EXERCISE GOAL: Transcribe the records exactly from the line with "Write the JSON" to the end, both included.

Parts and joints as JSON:

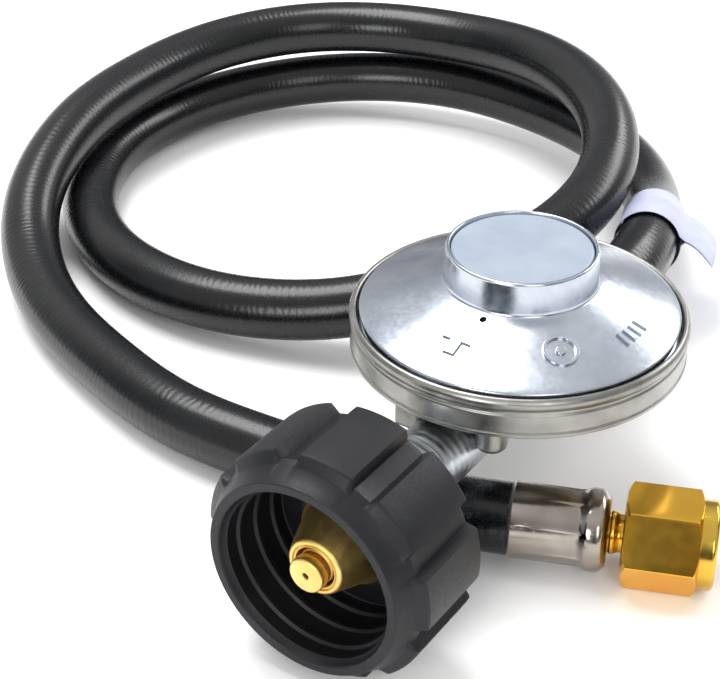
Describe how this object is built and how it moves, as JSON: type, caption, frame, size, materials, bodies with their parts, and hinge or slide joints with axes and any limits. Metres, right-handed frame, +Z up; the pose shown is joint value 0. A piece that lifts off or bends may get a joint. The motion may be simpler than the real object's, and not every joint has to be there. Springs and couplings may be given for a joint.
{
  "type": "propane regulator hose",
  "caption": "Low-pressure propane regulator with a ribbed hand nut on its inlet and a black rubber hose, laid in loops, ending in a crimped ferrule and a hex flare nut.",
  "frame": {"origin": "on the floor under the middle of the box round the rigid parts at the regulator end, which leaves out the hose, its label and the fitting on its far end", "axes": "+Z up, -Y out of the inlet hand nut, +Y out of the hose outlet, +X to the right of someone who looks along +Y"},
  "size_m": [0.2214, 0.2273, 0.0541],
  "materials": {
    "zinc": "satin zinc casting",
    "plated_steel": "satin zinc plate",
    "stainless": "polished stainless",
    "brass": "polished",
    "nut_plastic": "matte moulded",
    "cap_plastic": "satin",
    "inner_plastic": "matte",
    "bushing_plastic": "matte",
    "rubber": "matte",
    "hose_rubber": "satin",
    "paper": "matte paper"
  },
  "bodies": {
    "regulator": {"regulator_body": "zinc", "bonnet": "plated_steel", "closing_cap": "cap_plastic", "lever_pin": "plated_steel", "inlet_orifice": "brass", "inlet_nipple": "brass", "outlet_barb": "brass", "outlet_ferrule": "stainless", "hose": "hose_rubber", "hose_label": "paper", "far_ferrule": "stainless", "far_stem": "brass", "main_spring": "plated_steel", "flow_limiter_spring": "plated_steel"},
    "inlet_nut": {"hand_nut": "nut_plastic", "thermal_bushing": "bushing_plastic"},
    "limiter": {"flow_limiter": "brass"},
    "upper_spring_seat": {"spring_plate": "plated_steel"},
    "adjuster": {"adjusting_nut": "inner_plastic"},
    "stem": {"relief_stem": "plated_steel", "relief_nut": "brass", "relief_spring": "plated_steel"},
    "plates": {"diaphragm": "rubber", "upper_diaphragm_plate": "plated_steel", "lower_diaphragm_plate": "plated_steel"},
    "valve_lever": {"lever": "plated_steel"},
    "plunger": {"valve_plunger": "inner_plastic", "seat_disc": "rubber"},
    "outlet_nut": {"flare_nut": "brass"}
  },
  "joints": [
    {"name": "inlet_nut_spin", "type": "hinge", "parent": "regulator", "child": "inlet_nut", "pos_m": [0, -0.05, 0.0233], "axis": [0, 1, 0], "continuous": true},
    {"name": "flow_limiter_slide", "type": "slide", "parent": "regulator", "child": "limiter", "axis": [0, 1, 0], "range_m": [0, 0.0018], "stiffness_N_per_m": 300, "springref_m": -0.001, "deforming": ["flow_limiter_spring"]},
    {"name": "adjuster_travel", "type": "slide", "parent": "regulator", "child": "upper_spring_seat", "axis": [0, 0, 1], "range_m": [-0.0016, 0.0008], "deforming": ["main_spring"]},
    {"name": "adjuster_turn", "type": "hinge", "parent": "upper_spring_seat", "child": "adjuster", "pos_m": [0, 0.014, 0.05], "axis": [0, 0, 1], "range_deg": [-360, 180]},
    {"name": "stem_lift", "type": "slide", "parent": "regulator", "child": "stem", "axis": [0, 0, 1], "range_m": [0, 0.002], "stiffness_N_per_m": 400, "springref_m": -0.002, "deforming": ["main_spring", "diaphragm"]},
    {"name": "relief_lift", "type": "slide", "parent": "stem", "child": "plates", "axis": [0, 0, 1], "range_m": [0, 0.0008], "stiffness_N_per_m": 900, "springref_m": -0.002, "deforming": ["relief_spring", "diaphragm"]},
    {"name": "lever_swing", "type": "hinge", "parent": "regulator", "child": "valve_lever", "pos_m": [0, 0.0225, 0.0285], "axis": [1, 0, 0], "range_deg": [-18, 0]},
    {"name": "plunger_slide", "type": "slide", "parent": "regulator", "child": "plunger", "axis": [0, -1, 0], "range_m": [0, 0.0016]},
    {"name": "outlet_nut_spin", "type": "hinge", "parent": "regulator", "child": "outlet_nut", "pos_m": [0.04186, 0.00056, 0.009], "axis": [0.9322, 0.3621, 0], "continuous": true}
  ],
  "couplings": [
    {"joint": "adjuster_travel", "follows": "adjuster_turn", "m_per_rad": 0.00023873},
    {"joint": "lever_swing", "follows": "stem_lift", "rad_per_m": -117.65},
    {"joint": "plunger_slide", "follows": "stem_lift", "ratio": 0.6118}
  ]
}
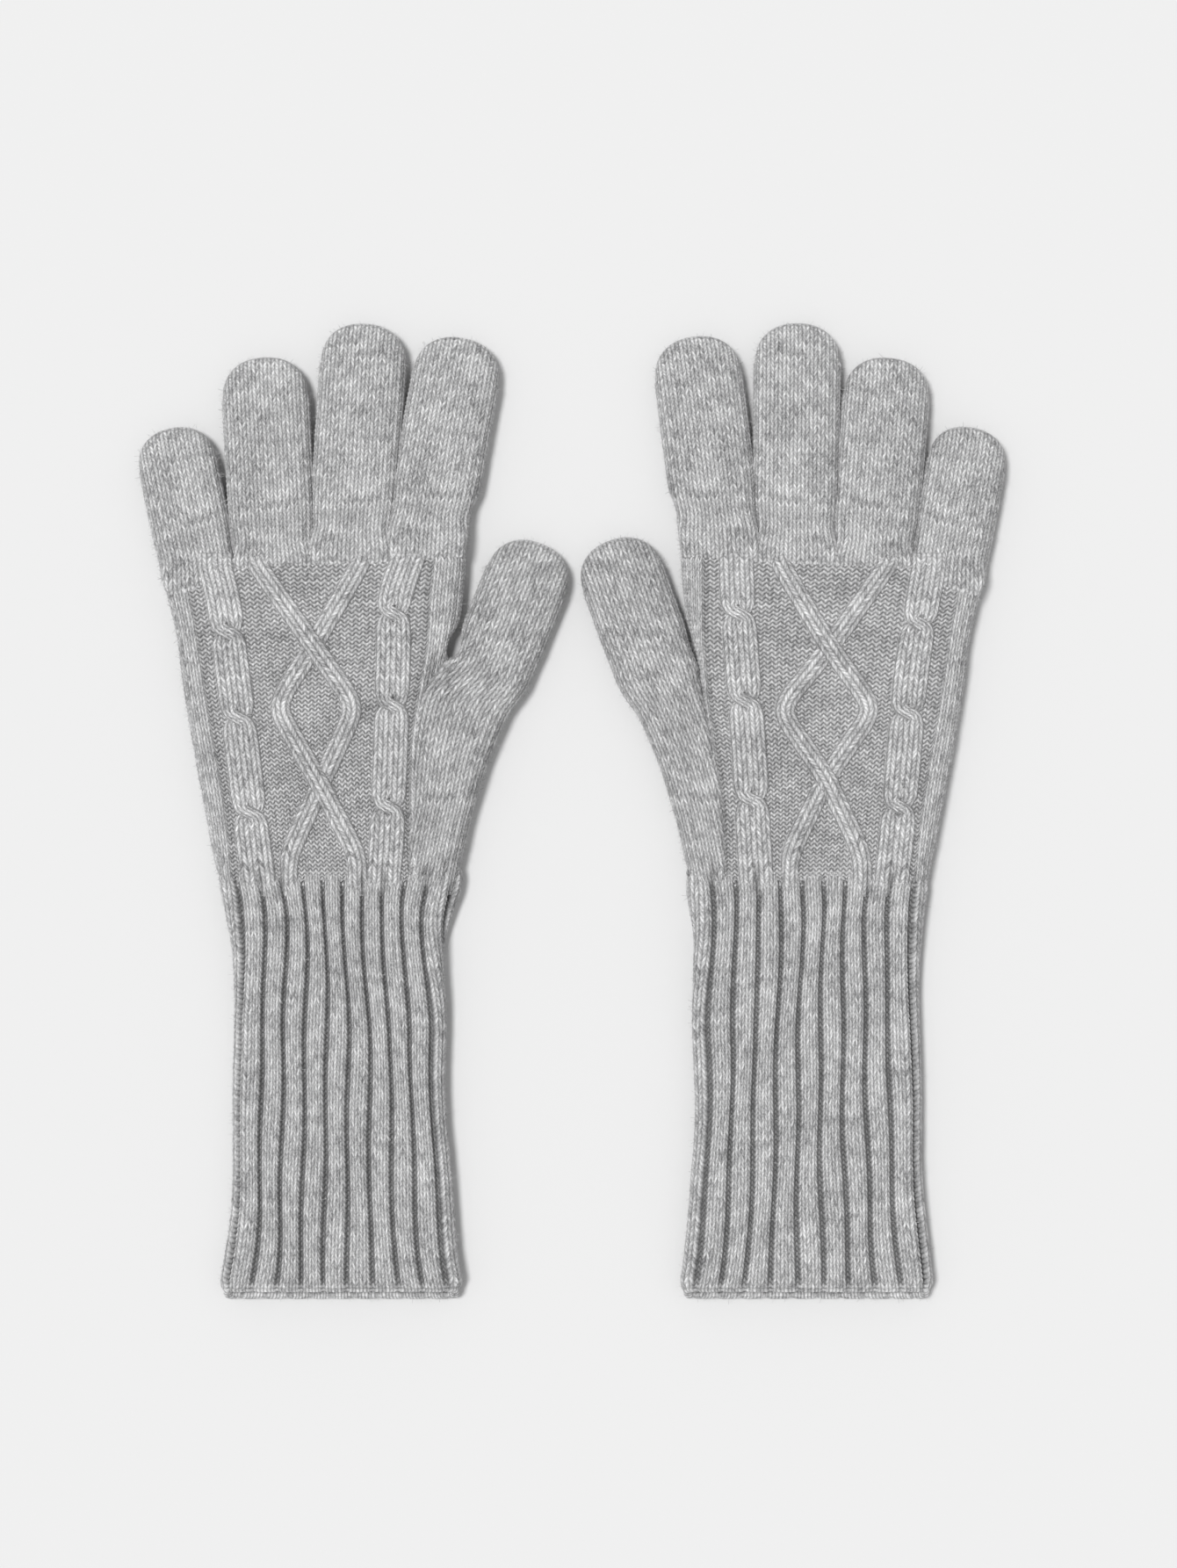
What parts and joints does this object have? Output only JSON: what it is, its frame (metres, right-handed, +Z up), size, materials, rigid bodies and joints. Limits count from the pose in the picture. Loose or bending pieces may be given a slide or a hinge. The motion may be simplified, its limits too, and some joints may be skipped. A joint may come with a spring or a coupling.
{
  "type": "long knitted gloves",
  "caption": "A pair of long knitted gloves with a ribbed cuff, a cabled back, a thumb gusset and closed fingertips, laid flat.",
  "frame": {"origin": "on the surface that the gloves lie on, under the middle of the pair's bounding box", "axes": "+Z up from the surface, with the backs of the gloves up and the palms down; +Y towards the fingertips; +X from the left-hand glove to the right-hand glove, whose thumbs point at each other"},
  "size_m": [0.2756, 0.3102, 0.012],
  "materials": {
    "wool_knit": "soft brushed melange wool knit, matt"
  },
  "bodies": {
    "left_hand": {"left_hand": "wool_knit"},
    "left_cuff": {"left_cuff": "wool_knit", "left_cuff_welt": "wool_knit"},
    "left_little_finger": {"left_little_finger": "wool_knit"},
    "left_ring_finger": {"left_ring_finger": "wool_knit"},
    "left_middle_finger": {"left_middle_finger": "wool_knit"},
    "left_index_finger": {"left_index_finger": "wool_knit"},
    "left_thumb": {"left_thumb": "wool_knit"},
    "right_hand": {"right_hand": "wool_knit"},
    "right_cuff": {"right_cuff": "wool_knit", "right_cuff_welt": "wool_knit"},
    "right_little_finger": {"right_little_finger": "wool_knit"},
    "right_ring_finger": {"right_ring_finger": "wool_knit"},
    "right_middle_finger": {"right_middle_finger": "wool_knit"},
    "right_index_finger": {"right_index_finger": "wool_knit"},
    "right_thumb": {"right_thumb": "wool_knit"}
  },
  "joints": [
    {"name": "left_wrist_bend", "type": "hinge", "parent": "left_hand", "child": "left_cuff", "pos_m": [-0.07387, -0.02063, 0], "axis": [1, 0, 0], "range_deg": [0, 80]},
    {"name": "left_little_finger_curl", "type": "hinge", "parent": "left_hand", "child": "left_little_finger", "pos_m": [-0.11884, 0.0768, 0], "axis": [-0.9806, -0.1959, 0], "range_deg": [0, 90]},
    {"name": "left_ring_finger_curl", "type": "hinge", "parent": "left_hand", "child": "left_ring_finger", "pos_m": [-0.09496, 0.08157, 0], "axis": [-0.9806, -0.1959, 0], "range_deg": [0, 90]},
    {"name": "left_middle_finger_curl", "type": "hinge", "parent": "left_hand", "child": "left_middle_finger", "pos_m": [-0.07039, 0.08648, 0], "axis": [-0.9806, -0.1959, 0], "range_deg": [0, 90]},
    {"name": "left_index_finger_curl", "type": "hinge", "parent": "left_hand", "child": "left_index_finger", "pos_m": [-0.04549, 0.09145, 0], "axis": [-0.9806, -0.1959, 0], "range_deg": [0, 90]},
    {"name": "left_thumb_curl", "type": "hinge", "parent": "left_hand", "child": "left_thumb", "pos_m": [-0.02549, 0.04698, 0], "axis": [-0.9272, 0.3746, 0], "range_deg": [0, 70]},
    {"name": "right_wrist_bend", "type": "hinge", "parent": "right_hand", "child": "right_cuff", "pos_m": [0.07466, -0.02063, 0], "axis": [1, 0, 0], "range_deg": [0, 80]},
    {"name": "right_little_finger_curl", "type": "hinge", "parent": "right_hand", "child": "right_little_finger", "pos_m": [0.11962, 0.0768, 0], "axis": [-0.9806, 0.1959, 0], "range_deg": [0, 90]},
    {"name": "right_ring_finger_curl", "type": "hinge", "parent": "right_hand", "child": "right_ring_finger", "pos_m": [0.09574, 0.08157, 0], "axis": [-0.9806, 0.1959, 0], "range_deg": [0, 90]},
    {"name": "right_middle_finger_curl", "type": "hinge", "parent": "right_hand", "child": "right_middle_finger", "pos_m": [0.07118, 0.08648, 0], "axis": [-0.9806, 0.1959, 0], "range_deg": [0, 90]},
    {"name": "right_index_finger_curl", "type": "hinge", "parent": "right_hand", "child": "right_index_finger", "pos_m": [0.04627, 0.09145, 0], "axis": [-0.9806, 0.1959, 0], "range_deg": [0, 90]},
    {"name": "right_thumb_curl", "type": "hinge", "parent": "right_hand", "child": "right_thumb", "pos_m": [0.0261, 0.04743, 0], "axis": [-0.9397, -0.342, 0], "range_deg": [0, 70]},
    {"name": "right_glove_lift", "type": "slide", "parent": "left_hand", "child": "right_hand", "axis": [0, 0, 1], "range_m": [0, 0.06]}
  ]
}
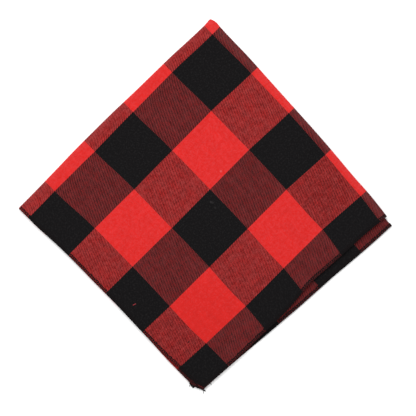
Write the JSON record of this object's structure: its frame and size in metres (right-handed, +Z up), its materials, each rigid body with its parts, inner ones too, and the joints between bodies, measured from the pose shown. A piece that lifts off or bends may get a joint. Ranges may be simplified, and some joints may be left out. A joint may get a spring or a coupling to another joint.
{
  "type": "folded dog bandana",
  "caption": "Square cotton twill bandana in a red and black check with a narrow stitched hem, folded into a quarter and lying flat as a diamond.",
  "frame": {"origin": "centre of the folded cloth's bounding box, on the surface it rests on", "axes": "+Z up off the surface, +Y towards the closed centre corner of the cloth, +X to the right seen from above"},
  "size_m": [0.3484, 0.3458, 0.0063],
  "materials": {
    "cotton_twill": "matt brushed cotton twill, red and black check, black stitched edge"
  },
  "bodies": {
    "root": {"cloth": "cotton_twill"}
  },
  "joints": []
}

OUTPUT:
Write the JSON record of this object's structure: its frame and size in metres (right-handed, +Z up), its materials, each rigid body with its parts, inner ones too, and the joints between bodies, measured from the pose shown. A piece that lifts off or bends may get a joint. Ranges may be simplified, and some joints may be left out. A joint may get a spring or a coupling to another joint.
{
  "type": "folded dog bandana",
  "caption": "Square cotton twill bandana in a red and black check with a narrow stitched hem, folded into a quarter and lying flat as a diamond.",
  "frame": {"origin": "centre of the folded cloth's bounding box, on the surface it rests on", "axes": "+Z up off the surface, +Y towards the closed centre corner of the cloth, +X to the right seen from above"},
  "size_m": [0.3484, 0.3458, 0.0063],
  "materials": {
    "cotton_twill": "matt brushed cotton twill, red and black check, black stitched edge"
  },
  "bodies": {
    "root": {"cloth": "cotton_twill"}
  },
  "joints": []
}